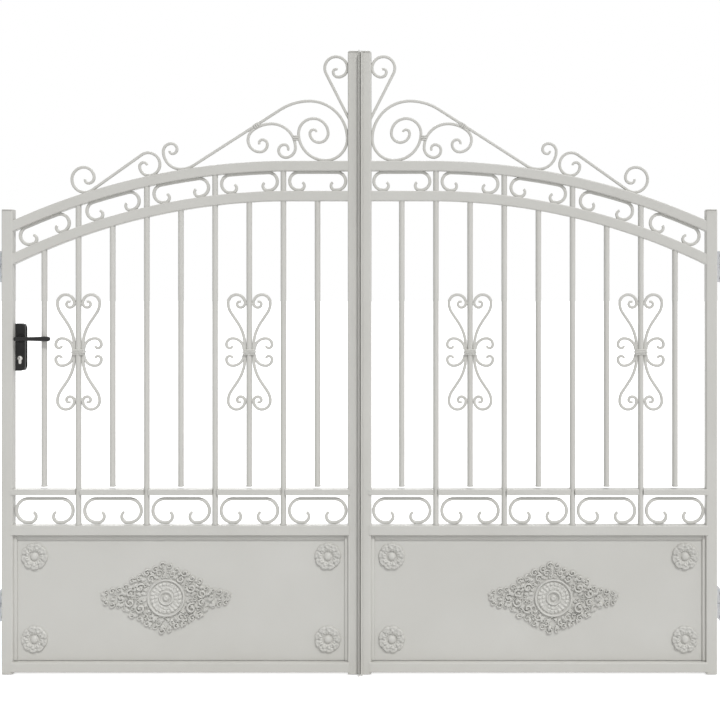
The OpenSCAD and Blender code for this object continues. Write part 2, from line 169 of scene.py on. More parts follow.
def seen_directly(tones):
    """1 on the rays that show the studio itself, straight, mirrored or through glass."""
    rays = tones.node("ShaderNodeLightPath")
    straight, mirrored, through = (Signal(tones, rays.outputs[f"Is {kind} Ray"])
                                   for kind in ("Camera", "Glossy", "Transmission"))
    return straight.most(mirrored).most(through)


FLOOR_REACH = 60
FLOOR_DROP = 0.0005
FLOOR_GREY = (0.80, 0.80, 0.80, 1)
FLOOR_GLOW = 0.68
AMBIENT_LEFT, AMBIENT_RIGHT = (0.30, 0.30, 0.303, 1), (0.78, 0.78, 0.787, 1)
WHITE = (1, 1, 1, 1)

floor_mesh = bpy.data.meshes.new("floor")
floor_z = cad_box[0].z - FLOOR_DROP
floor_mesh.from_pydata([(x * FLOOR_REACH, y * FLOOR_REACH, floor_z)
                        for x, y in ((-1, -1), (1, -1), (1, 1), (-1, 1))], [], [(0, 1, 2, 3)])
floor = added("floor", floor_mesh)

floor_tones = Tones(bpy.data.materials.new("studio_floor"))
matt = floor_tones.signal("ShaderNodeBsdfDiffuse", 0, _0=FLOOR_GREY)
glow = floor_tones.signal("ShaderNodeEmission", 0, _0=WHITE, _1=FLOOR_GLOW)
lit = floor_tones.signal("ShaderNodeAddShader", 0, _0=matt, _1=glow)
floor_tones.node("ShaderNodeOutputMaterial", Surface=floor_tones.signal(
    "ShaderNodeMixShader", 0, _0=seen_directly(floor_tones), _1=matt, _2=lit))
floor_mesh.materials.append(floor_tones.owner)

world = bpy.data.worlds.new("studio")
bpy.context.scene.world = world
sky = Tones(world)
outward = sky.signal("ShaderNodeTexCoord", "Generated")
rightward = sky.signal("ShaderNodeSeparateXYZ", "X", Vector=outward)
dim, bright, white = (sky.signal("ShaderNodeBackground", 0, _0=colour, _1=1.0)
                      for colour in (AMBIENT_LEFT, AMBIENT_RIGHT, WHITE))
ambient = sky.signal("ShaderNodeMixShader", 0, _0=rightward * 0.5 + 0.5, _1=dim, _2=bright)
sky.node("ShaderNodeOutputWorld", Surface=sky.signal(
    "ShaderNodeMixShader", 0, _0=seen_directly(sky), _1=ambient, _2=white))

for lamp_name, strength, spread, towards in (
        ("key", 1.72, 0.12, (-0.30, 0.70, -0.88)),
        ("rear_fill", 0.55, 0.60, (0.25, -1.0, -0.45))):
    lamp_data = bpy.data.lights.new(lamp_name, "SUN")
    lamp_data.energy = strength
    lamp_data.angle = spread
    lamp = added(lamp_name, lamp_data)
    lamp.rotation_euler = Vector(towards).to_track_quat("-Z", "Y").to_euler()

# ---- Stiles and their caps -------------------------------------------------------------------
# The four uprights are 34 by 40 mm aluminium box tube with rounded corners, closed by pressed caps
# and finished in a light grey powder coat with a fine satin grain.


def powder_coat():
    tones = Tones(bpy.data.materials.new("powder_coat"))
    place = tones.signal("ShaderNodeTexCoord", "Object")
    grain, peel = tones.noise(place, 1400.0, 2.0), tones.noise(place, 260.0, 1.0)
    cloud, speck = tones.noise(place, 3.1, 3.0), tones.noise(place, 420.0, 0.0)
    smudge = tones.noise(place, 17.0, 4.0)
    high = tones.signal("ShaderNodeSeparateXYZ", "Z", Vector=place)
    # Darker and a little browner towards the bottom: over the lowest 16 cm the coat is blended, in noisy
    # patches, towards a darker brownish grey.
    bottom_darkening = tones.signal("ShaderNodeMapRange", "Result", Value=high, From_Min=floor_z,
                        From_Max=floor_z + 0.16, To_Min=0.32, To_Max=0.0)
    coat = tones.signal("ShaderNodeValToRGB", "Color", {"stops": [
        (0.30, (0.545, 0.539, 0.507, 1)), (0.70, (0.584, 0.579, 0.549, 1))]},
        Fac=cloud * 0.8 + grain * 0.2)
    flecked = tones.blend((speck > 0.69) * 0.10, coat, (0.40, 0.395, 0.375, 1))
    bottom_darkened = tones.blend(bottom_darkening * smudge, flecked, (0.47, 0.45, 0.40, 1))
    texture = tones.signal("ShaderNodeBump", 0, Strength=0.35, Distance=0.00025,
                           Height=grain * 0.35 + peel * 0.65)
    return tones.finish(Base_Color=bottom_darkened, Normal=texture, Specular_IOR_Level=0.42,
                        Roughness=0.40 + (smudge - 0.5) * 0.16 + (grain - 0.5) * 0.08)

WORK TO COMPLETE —
In the listing above, please print only the lines from the first one to the line where "floor_mesh.materials.append(floor_tones.owner)" appears, exactly as written, both of those lines included.

FULL OUTPUT —
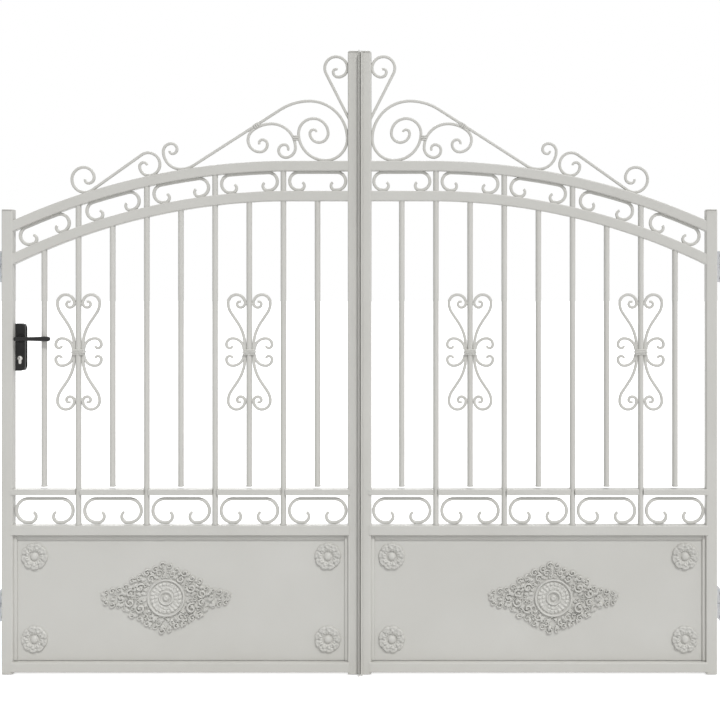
The OpenSCAD and Blender code for this object continues. Write part 2, from line 169 of scene.py on. More parts follow.
def seen_directly(tones):
    """1 on the rays that show the studio itself, straight, mirrored or through glass."""
    rays = tones.node("ShaderNodeLightPath")
    straight, mirrored, through = (Signal(tones, rays.outputs[f"Is {kind} Ray"])
                                   for kind in ("Camera", "Glossy", "Transmission"))
    return straight.most(mirrored).most(through)


FLOOR_REACH = 60
FLOOR_DROP = 0.0005
FLOOR_GREY = (0.80, 0.80, 0.80, 1)
FLOOR_GLOW = 0.68
AMBIENT_LEFT, AMBIENT_RIGHT = (0.30, 0.30, 0.303, 1), (0.78, 0.78, 0.787, 1)
WHITE = (1, 1, 1, 1)

floor_mesh = bpy.data.meshes.new("floor")
floor_z = cad_box[0].z - FLOOR_DROP
floor_mesh.from_pydata([(x * FLOOR_REACH, y * FLOOR_REACH, floor_z)
                        for x, y in ((-1, -1), (1, -1), (1, 1), (-1, 1))], [], [(0, 1, 2, 3)])
floor = added("floor", floor_mesh)

floor_tones = Tones(bpy.data.materials.new("studio_floor"))
matt = floor_tones.signal("ShaderNodeBsdfDiffuse", 0, _0=FLOOR_GREY)
glow = floor_tones.signal("ShaderNodeEmission", 0, _0=WHITE, _1=FLOOR_GLOW)
lit = floor_tones.signal("ShaderNodeAddShader", 0, _0=matt, _1=glow)
floor_tones.node("ShaderNodeOutputMaterial", Surface=floor_tones.signal(
    "ShaderNodeMixShader", 0, _0=seen_directly(floor_tones), _1=matt, _2=lit))
floor_mesh.materials.append(floor_tones.owner)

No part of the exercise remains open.